The request — Find every line containing the word "parts" in the records below; report only how many there are.

Dataset records —
* * * *

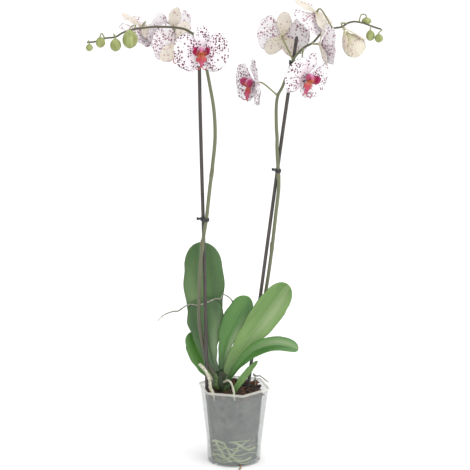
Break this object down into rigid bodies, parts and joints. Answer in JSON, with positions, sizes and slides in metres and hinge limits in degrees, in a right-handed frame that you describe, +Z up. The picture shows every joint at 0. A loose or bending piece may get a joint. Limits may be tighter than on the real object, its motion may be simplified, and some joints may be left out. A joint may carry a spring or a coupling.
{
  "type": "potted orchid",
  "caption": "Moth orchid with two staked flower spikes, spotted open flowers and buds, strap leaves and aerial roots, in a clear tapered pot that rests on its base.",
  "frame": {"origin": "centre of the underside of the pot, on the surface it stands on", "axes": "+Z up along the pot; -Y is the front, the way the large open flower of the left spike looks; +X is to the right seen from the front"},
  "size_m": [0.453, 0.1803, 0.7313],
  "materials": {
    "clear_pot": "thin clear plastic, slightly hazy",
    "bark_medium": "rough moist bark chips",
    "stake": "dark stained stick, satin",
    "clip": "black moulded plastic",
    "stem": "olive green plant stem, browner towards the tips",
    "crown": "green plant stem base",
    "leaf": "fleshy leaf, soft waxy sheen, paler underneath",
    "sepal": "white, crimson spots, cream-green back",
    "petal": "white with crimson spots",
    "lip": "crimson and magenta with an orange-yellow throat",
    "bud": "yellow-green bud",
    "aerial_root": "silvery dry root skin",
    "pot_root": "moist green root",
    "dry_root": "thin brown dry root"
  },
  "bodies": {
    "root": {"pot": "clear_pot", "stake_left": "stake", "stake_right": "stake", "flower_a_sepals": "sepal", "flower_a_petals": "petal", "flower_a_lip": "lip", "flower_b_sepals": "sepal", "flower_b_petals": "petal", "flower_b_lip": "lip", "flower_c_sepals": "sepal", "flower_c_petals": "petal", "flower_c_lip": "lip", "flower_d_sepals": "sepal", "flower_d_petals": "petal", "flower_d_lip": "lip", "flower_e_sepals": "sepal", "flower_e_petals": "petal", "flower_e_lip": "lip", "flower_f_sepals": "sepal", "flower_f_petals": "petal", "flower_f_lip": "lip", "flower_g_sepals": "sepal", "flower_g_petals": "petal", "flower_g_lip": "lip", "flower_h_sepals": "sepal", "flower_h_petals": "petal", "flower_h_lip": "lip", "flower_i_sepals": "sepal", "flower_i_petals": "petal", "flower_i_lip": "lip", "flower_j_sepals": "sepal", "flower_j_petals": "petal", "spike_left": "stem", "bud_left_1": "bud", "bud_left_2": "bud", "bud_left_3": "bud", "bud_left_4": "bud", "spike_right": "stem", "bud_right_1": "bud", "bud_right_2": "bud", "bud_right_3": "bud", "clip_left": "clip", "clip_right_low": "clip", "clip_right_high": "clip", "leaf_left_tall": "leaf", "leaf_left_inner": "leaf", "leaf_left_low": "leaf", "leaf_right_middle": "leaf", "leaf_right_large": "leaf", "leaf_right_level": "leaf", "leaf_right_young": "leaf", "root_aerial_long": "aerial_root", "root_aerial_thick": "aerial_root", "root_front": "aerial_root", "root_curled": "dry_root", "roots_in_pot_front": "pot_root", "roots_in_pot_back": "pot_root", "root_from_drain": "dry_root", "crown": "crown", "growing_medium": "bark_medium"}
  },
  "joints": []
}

* * * *

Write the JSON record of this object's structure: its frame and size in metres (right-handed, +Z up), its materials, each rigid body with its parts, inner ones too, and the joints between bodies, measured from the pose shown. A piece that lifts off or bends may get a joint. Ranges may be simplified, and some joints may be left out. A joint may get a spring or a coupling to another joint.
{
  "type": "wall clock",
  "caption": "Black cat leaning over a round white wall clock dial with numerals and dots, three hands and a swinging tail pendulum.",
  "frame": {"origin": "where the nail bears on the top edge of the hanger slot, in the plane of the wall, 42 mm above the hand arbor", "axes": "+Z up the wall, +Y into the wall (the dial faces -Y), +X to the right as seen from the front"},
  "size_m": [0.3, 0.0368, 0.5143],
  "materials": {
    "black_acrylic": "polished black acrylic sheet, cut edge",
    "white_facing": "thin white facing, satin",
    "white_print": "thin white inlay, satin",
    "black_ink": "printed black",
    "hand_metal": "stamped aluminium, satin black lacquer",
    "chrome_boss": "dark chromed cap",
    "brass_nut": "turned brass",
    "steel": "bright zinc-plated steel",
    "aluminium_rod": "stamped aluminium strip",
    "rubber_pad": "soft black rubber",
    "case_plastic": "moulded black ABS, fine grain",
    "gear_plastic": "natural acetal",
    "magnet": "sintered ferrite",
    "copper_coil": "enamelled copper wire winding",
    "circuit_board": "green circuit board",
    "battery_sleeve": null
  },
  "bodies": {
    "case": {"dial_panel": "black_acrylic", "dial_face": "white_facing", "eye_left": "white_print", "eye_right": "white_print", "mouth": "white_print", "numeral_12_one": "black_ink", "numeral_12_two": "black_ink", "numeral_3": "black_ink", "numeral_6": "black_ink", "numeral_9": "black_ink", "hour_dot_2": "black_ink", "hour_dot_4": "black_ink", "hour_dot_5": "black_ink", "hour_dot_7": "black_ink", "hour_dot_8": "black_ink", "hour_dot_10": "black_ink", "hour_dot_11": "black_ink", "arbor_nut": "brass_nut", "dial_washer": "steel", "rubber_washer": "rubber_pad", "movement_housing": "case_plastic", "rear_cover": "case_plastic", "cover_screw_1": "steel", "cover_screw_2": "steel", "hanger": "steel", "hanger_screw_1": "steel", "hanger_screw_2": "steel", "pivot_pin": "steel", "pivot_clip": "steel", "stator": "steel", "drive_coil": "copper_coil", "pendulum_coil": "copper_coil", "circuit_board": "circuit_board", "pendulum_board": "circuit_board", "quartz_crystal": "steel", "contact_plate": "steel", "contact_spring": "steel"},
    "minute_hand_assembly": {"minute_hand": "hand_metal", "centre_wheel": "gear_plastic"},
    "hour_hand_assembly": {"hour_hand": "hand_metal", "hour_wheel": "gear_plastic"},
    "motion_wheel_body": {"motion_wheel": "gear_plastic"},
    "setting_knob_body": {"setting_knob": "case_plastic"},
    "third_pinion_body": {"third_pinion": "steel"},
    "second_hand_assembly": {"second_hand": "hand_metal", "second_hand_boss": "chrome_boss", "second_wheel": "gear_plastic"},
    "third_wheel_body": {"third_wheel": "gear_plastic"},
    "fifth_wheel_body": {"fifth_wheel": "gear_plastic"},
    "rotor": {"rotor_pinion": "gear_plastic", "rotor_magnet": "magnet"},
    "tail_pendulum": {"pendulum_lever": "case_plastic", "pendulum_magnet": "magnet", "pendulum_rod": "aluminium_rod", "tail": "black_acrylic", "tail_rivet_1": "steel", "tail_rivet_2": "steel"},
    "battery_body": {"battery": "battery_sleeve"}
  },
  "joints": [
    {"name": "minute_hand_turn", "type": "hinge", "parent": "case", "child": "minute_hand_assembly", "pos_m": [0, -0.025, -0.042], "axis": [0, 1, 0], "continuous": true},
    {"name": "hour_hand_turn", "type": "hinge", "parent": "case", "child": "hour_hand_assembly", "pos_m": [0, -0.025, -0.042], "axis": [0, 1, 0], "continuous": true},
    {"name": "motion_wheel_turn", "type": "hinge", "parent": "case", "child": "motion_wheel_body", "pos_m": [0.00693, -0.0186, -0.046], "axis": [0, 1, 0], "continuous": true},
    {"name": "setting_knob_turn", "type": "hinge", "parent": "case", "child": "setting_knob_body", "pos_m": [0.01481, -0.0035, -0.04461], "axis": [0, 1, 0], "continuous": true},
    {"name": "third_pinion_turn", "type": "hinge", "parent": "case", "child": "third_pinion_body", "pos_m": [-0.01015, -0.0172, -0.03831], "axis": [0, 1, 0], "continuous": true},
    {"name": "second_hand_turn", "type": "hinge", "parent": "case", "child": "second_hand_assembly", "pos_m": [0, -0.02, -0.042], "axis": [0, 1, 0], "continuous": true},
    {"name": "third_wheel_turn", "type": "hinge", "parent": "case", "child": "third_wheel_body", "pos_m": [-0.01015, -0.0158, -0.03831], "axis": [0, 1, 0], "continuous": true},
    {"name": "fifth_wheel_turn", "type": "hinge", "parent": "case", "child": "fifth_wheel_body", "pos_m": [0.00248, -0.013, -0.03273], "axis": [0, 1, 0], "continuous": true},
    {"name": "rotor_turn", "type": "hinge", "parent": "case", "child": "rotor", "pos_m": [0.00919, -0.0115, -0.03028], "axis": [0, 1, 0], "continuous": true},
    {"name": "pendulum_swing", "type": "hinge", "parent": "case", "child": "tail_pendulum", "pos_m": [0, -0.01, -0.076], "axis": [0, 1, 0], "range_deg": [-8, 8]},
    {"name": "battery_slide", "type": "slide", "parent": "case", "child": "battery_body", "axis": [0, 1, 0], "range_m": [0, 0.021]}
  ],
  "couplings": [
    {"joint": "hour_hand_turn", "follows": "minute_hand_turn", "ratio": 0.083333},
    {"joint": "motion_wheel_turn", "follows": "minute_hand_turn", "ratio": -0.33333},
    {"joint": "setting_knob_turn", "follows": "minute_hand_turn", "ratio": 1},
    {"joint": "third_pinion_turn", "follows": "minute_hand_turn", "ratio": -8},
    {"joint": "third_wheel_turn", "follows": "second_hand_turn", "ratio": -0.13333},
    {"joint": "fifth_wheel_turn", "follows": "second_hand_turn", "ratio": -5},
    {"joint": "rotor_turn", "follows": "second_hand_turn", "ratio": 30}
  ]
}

* * * *

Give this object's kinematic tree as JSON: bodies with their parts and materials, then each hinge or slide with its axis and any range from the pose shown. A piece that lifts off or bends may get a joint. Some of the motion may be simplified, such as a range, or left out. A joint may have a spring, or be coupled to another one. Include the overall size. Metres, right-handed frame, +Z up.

* * * *

Result for this exercise — 3